Monday, August 01, 2005

Stories to Make You Go, "Huh?"

I had originally wanted to read Centuria: One Hundred Ouroboric Novels by Giorgio Manganelli just republished by McPherson & Company, but my library did not have it. It did have his book All the Errors however, so I went with it. I had no idea what to expect, but sometimes, especially when the book comes from the library, it's good to be surprised. Turns out the book is short stories. It is, to put it succinctly, a difficult book. The writing is wonderful and the long sentences and paragraphs several pages long put me in mind at times of Henry James. All of the new vocabulary words put me in mind of Eco. That said, I have no idea what most of the stories were about. The first story, "Leave-taking", gave me confidence. It is about a soul about to be born taking leave of the gods. The soul is not too happy about the situation either. The second story, "Lovers", was just plain depressing and went on for more pages than I thought necessary. The narration of the story switches back and forth between the woman and man. Each are attempting to explain what ties them together. Here is a sample:

What ties me to this man is a catalog of things of slight account, precisely in the sense that they could be neither bought nor sold, and there is no attic in which to store them; things that bear a whiff of shame, which is a feeling I love. If I examine my life and his life, these two lives that form no arithmetic sum, shame is the acutest sign I see, the blazon and trademark. This is what led us to believe we loved each other, but shame was our constant companion. Wasn't it then that we decided, unawares, that we ourselves would somehow be vehicles of shame? Shame revolved around us, and now it stands again where it stood at the start, directly in front of us, an habitual mirror.
It is a story about two dysfunctional people in a dysfunctional relationship neither of them has any interest in fixing or leaving.

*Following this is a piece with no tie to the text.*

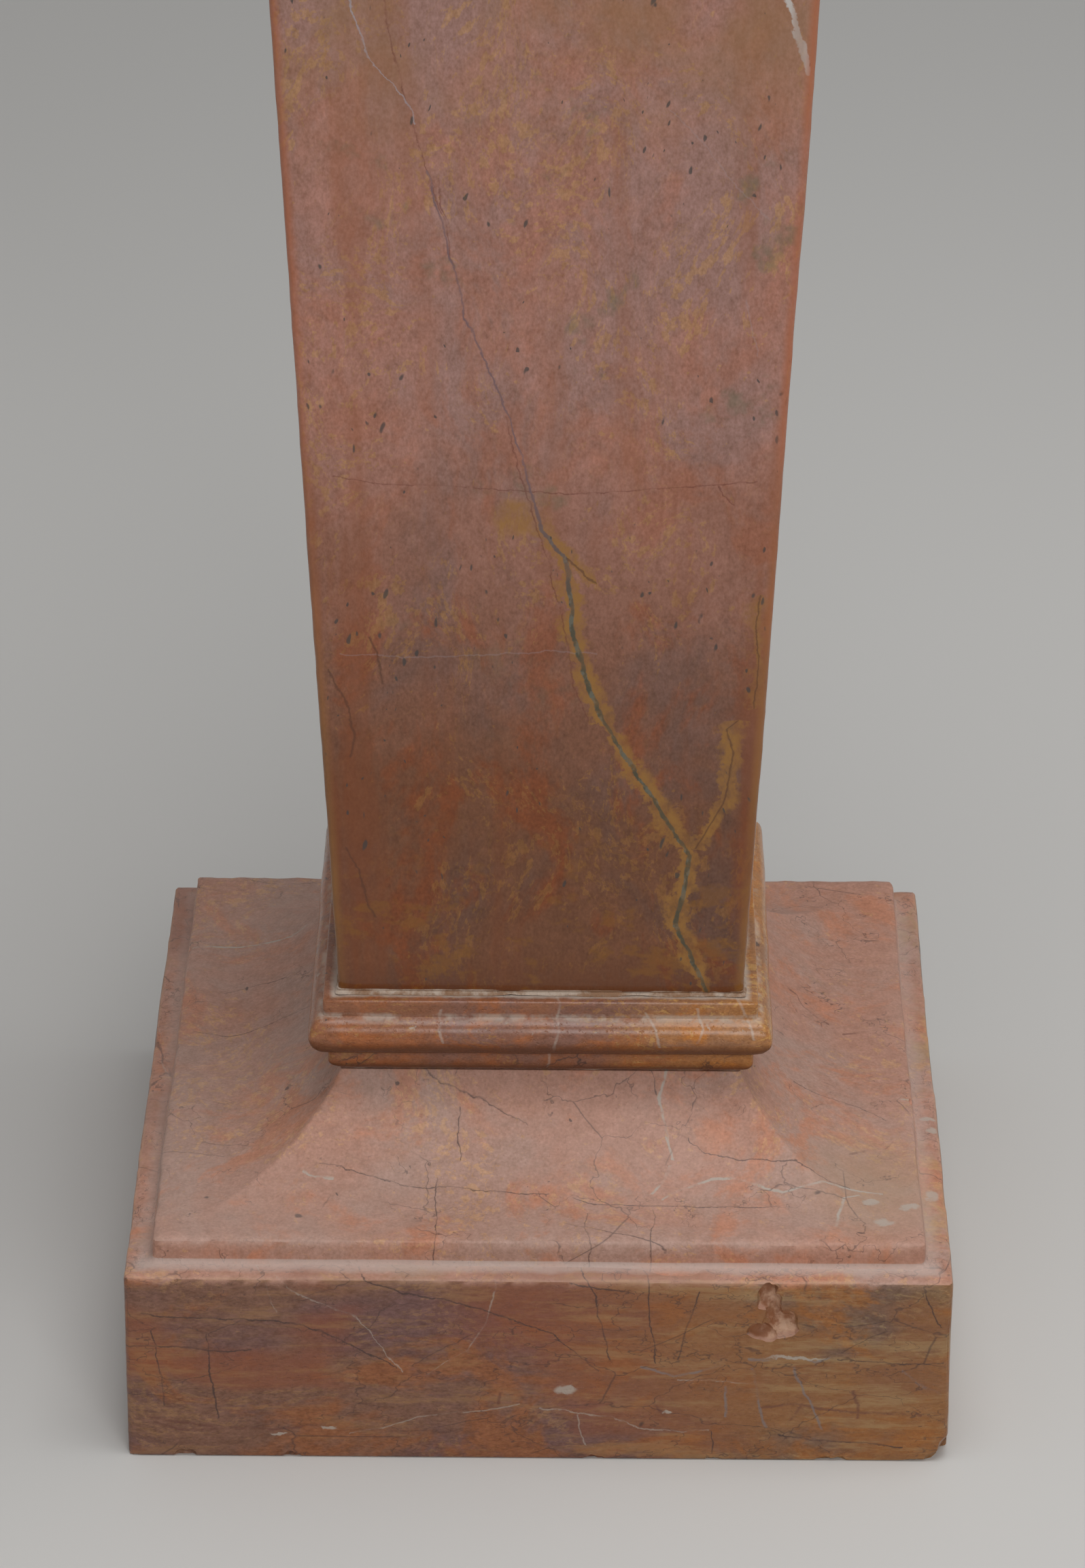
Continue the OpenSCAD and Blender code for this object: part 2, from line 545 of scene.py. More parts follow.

It is the dysfunction of it all that they find strangely appealing. After that story, the rest of the stories get stranger. "Travel Notes" is about a man who does nothing but walk along a road. When he is tired he stops at houses that are empty but which he peoples with a wife and children he doesn't have. He makes up a story about his imaginary family. At each house he imagines a different family, but also the same family. Eventually the road he travels on runs out. The end of the road is the end of the road for him too. As he contemplates this he comes to the conclusion "I am dreaming myself." The next two stories, "The H Point" and "System" are so abstract that I have no idea what they are about. These stories are followed by "The Self-awareness of the Labyrinth" in which a labyrinth contemplates itself and the meaning of its existence. The final story, "Betrothal", is about a man on his wedding day setting out to walk to the church because that is the tradition. Along the way he has several surreal experiences. When he finally arrives at the church he finds that he is too late. There is an explanation about why he is too late but I didn't even come close to understanding it. I wouldn't say that it was an error to read this book. There were moments of clarity as I read, but on the whole they were obscured by my lack of comprehension. If you enjoy good writing but don't require understanding, then give this book a try. If you like to understand what you read then you might want to skip it. If my library ever gets a copy of Centuria I will still give it a try, I just won't expect all of the "novels" to make sense.